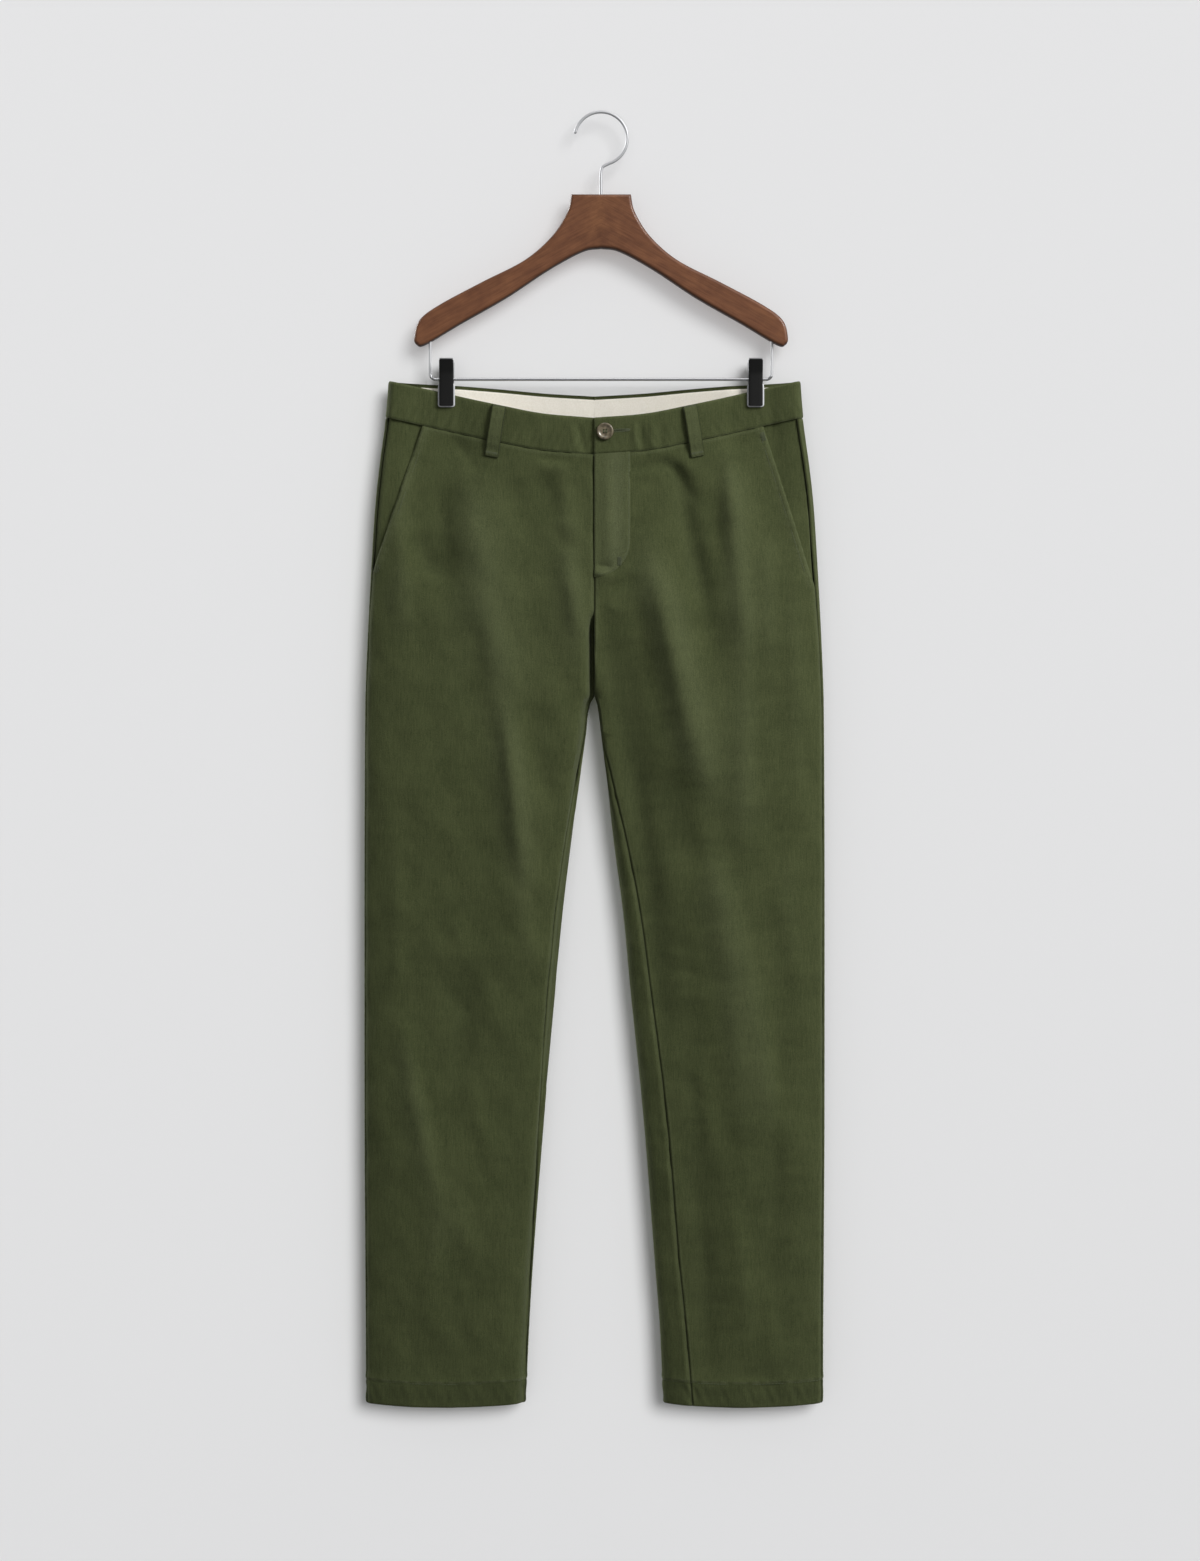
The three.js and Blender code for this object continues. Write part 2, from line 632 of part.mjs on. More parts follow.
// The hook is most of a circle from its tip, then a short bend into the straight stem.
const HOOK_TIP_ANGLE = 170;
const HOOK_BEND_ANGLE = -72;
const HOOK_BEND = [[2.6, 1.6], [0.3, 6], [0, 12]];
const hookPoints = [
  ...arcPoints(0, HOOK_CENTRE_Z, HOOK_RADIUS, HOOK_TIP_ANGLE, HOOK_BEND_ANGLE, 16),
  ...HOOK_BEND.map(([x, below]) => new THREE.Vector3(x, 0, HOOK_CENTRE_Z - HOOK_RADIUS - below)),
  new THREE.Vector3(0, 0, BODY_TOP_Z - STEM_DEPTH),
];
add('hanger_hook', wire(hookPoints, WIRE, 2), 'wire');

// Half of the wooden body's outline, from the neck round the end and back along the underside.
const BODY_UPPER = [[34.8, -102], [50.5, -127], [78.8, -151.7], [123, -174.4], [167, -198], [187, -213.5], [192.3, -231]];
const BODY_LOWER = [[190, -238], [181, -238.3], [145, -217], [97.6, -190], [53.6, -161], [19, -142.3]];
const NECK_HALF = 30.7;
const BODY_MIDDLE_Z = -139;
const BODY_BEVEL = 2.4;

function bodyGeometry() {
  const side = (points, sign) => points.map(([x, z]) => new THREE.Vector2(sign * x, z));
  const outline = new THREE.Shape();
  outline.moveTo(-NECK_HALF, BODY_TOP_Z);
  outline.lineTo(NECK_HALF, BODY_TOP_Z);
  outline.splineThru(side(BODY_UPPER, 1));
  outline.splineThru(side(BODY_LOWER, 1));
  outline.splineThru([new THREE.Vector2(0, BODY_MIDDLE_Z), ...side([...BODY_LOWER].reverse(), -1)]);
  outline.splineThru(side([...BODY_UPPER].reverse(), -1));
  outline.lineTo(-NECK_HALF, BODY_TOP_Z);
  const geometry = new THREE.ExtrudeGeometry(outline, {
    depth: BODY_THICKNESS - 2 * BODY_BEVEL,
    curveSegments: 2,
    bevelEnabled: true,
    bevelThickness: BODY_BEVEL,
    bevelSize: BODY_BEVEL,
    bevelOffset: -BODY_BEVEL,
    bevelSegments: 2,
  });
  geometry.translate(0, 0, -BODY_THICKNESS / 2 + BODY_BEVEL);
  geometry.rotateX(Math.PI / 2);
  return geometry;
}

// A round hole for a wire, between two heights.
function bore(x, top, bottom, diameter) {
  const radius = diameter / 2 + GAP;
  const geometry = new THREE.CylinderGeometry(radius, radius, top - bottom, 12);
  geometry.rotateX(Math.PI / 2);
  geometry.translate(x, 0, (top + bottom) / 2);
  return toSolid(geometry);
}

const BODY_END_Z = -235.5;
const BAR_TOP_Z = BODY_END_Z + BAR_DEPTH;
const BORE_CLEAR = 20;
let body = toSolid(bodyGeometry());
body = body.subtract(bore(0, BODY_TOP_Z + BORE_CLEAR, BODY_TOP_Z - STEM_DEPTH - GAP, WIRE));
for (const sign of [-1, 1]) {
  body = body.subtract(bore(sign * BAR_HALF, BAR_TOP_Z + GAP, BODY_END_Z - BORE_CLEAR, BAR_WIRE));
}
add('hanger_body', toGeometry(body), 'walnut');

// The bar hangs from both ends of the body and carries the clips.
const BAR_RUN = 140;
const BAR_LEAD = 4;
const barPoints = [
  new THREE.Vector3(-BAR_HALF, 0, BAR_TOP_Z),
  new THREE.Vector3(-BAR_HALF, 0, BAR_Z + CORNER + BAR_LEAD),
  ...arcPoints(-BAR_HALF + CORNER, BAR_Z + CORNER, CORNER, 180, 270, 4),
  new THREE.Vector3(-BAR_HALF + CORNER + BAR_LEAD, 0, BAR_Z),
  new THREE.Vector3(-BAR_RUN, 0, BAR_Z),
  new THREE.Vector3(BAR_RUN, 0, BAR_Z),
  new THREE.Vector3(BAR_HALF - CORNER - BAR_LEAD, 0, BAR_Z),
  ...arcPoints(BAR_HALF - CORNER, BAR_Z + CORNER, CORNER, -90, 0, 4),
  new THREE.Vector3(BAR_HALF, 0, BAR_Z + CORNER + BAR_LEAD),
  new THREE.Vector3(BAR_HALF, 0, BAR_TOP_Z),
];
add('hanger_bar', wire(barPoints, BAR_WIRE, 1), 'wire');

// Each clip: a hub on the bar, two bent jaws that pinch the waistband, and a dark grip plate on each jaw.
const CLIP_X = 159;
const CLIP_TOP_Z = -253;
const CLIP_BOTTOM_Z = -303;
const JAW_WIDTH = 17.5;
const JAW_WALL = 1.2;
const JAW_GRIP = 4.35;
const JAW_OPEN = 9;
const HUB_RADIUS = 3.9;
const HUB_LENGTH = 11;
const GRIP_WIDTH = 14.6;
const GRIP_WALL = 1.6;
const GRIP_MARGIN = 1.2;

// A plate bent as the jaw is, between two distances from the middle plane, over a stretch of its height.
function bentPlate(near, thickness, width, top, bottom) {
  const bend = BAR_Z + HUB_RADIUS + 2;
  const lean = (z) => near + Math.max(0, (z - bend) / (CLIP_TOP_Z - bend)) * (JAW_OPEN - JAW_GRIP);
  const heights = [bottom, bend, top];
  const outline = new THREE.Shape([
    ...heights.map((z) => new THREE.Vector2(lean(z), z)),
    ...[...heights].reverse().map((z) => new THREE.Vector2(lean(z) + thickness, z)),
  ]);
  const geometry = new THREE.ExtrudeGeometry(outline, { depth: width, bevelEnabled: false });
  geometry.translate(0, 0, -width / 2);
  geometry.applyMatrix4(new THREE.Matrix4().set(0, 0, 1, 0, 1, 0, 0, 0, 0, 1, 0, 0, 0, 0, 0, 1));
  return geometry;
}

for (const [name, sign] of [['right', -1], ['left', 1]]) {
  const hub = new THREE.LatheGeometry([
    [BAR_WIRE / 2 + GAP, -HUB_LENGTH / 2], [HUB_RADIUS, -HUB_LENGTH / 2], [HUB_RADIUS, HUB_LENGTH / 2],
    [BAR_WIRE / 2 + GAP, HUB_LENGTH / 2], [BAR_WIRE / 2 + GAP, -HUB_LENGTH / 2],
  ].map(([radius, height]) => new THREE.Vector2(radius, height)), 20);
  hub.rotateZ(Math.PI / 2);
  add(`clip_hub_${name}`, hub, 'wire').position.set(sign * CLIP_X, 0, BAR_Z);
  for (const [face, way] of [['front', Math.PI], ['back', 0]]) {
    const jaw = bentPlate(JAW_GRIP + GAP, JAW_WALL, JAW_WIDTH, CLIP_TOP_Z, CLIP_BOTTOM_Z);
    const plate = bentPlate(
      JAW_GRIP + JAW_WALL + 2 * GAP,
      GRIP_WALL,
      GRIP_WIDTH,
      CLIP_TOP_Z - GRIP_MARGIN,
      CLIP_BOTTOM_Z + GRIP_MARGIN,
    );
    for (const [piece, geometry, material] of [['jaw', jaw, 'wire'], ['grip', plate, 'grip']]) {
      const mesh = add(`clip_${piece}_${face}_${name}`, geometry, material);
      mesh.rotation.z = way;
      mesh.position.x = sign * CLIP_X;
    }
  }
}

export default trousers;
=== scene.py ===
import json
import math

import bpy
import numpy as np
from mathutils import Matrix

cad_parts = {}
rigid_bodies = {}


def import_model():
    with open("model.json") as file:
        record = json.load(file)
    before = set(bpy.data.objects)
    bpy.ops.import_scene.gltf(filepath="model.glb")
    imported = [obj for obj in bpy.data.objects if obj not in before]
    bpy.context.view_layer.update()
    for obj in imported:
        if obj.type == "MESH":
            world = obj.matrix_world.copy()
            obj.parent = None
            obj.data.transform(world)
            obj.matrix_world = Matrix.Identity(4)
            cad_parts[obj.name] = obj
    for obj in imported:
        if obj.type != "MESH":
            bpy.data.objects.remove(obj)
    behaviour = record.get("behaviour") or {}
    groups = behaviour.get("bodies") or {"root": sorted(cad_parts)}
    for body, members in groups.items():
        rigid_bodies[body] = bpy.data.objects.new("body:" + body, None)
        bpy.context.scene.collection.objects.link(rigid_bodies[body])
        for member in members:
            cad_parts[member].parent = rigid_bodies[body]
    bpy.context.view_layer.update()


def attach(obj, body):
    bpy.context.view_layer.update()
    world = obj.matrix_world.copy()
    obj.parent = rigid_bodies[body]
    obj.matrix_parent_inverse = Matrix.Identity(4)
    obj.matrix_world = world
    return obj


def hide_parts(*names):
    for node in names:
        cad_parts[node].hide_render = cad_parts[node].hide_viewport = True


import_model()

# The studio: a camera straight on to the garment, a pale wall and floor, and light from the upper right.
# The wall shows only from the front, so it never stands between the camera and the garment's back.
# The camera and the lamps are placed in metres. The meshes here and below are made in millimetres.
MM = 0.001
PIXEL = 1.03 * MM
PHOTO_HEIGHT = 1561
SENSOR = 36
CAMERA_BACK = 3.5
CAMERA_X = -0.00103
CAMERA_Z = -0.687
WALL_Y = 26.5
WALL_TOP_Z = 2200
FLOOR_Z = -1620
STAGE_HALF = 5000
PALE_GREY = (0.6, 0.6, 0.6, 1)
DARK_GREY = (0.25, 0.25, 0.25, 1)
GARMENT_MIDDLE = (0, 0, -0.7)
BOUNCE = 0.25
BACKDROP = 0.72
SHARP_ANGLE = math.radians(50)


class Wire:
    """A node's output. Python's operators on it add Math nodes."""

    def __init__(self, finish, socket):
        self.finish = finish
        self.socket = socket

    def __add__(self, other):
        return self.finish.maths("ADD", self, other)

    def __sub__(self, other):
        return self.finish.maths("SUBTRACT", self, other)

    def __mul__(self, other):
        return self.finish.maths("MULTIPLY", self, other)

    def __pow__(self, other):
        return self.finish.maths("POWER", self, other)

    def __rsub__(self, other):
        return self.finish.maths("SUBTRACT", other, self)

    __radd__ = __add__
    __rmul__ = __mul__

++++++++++

* _Problem to solve_
Give again only the lines from the one bearing "mesh.rotation.z = way;" through the one bearing "for node in", exactly as they stand.

* _Response for this exercise_
      mesh.rotation.z = way;
      mesh.position.x = sign * CLIP_X;
    }
  }
}

export default trousers;
=== scene.py ===
import json
import math

import bpy
import numpy as np
from mathutils import Matrix

cad_parts = {}
rigid_bodies = {}


def import_model():
    with open("model.json") as file:
        record = json.load(file)
    before = set(bpy.data.objects)
    bpy.ops.import_scene.gltf(filepath="model.glb")
    imported = [obj for obj in bpy.data.objects if obj not in before]
    bpy.context.view_layer.update()
    for obj in imported:
        if obj.type == "MESH":
            world = obj.matrix_world.copy()
            obj.parent = None
            obj.data.transform(world)
            obj.matrix_world = Matrix.Identity(4)
            cad_parts[obj.name] = obj
    for obj in imported:
        if obj.type != "MESH":
            bpy.data.objects.remove(obj)
    behaviour = record.get("behaviour") or {}
    groups = behaviour.get("bodies") or {"root": sorted(cad_parts)}
    for body, members in groups.items():
        rigid_bodies[body] = bpy.data.objects.new("body:" + body, None)
        bpy.context.scene.collection.objects.link(rigid_bodies[body])
        for member in members:
            cad_parts[member].parent = rigid_bodies[body]
    bpy.context.view_layer.update()


def attach(obj, body):
    bpy.context.view_layer.update()
    world = obj.matrix_world.copy()
    obj.parent = rigid_bodies[body]
    obj.matrix_parent_inverse = Matrix.Identity(4)
    obj.matrix_world = world
    return obj


def hide_parts(*names):
    for node in names:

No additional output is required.